Noxious weeds remained largely controlled in Adams County during 2019.
Members of the Adams County Board of Supervisors voted 7-0 at their regular meeting Tuesday to approve the annual county weeds report from weed superintendent Eric Walston.
He said Adams County only has four of the 12 Nebraska noxious weeds, musk thistle being the primary one.
Walston said the county had some issues with phragmites in Prairie Lake due to flooding there.
“It was full, it’s still full,” he said. “We’ve got some phragmites out in the middle of it we can’t reach until it goes back down.”
He is working with the Little Blue Natural Resources District to schedule spraying there in the spring.
Walston reported the Twin Valley Weed Management Area found no phragmites on the Little Blue River. The river saw high levels of running water during the summer, which minimized the chance for phragmites to grow there.
He’s noticed an increase of leafy spurge and Canada thistle on U.S. highways 281 and 6 due to those noxious weeds “blowing off the hay truck all the way from where it came to where it went.”
He informed the Nebraska Department of Transportation, which is responsible for weed control along highways, of the location of the infestations.
When it comes to federal highways, Walston assists the state with weed control.
An inspector from the Nebraska Department of Agriculture did five weed inspections in Adams County during the year — three of which were random and two were complaint driven.

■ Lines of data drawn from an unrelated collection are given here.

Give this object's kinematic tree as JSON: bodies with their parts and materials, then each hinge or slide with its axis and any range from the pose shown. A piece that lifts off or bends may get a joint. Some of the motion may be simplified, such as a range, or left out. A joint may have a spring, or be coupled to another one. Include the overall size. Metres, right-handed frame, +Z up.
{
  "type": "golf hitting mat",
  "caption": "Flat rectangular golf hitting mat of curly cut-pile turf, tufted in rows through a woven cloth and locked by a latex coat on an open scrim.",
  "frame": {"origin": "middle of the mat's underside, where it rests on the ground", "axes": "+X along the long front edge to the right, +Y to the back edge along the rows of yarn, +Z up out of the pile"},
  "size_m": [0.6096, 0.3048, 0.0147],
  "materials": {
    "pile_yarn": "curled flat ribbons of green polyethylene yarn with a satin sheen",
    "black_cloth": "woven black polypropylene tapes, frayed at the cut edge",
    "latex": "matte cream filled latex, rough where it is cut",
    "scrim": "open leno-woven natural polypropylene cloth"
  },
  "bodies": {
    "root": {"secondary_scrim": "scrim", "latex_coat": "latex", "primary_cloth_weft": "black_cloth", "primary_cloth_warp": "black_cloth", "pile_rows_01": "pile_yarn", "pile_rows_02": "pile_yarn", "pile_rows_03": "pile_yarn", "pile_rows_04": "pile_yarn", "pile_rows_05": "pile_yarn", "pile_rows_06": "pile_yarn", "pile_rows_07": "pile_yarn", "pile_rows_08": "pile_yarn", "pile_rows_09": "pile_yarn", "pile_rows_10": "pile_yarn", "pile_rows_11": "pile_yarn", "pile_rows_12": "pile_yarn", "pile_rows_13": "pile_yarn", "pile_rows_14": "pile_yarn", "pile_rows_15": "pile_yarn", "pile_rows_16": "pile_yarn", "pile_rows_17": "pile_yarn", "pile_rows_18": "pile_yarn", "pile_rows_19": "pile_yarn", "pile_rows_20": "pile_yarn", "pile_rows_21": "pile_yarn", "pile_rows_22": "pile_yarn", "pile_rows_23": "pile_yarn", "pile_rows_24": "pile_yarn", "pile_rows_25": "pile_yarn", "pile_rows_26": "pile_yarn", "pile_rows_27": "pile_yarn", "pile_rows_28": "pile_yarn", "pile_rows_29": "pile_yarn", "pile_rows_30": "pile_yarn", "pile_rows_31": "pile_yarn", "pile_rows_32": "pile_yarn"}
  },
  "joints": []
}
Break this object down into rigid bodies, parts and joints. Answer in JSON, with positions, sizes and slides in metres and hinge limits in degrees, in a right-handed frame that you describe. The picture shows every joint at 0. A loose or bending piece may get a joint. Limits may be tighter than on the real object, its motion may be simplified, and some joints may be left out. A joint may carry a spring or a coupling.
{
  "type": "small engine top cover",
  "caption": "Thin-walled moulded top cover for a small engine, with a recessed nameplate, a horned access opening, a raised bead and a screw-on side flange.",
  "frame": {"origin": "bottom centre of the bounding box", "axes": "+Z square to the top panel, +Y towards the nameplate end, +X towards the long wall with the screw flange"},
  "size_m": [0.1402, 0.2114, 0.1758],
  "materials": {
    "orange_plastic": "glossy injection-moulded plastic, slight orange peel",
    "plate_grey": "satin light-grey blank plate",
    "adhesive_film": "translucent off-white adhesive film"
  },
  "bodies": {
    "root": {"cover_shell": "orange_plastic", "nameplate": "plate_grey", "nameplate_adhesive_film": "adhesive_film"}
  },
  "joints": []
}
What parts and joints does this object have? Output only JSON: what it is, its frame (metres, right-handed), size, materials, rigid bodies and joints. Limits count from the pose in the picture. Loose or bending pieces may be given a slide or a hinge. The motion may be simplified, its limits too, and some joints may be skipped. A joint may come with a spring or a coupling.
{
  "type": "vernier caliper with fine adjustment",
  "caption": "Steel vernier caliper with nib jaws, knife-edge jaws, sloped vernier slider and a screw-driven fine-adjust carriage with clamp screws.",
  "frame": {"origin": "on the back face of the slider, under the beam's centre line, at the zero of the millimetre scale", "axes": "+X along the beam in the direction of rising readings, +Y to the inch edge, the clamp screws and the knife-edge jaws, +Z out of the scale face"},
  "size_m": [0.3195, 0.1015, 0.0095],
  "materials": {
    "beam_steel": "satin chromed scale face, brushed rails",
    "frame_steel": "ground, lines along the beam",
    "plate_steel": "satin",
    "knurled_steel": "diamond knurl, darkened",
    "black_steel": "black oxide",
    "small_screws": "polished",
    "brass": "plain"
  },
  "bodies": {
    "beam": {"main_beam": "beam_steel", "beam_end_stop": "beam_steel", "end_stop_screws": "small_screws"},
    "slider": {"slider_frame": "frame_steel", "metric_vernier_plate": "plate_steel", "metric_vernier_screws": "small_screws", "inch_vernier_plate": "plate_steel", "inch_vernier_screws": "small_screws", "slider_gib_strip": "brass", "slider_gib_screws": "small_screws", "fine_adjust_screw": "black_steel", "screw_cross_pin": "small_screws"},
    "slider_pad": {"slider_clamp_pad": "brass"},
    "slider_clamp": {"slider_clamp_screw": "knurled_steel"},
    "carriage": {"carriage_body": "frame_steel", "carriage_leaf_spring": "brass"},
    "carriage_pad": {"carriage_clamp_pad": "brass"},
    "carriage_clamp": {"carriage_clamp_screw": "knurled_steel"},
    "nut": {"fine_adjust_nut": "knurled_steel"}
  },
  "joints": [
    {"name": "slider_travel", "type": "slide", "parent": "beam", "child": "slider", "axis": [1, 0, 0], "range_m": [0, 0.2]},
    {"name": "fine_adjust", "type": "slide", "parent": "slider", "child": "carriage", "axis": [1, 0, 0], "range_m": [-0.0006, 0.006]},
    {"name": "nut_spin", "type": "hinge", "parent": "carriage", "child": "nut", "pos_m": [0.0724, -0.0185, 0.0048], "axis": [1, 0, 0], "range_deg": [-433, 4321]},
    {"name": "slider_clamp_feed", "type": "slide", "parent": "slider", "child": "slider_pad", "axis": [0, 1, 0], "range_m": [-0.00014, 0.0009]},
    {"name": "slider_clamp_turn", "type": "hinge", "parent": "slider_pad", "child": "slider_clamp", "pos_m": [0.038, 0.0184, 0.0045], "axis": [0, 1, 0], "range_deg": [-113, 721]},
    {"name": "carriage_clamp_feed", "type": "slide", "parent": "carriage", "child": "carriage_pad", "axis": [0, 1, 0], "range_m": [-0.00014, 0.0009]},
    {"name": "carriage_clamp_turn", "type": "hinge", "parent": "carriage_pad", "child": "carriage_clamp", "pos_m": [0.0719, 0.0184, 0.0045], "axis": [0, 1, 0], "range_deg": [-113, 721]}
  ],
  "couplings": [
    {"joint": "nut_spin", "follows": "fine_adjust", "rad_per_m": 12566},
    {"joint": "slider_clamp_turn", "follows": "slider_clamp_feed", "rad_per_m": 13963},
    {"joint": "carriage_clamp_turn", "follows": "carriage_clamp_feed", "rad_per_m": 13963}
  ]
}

Three of those five inspections found no weeds.
One, near Hastings College, was treated.
“One of them we’re addressing with aerial spraying,” Walston said. “It’s not complete yet, but it’s in the works.”
Walston is working with that particular landowner, so the landowner will treat the noxious weeds himself rather than the county issuing a formal notice for spraying.
“I don’t want to fine anybody if we don’t have to,” he said. “I think he’s going to work with us this spring. If he does it himself he will save himself some money.”
Also during the meeting, the supervisors didn’t take action but affirmed their decision of June 18 to require nearly all county employees to go through the security screening process at the south entrance of the Adams County Courthouse.
The board discussed the policy Tuesday after board chairman Eldon Orthmann recently allowed state auditors to enter the building without going through security.
“His response was he would just take that chance,” Scott Thomsen, chairman of the county’s security committee, said about Orthmann’s response when Thomsen asked him about his decision. “I guess I was kind of confused by that. Security and taking a risk, they don’t quite go together. It just strikes me as strange how a board decision can be overturned so easily.”
Certain employees of the sheriff and county attorney offices, as well as judges, have dispensation and are allowed to use the building’s east entrance where there is no security.
“I will tell you when we go through the front door we do go through security,” Deputy County Attorney David Bergin said.
Orthmann said he believed the state auditors must be trustworthy to have their jobs.
“The judges and attorneys do not go through security, so I felt it was OK to let these people go through,” he said.
Supervisor Dale Curtis said it isn’t a selective choice who can and can’t bypass security and the board should stick with the policy it approved.
“I don’t care how trustworthy you are, just one person could come in and put a weapon in a bathroom or somewhere and come in afterwards,” he said. “That’s what the public wants protection for.”
In other business, the supervisors:
Unanimously approved, as the Board of Equalization, granting permission for Wash
- ington National to offer insurance products to Adams County employees.
- Unanimously approved tax list corrections as the Board of Equalization.
- Unanimously approved, as the Board of Equalization, 311 motor vehicle exemption renewals from 39 entities.
- Unanimously approved, as the Board of Equalization, rejecting a settlement offer from Omaha attorney David Skalka in a Tax Equalization Review Commission valuation case for a property owned by Dennis Tebbe.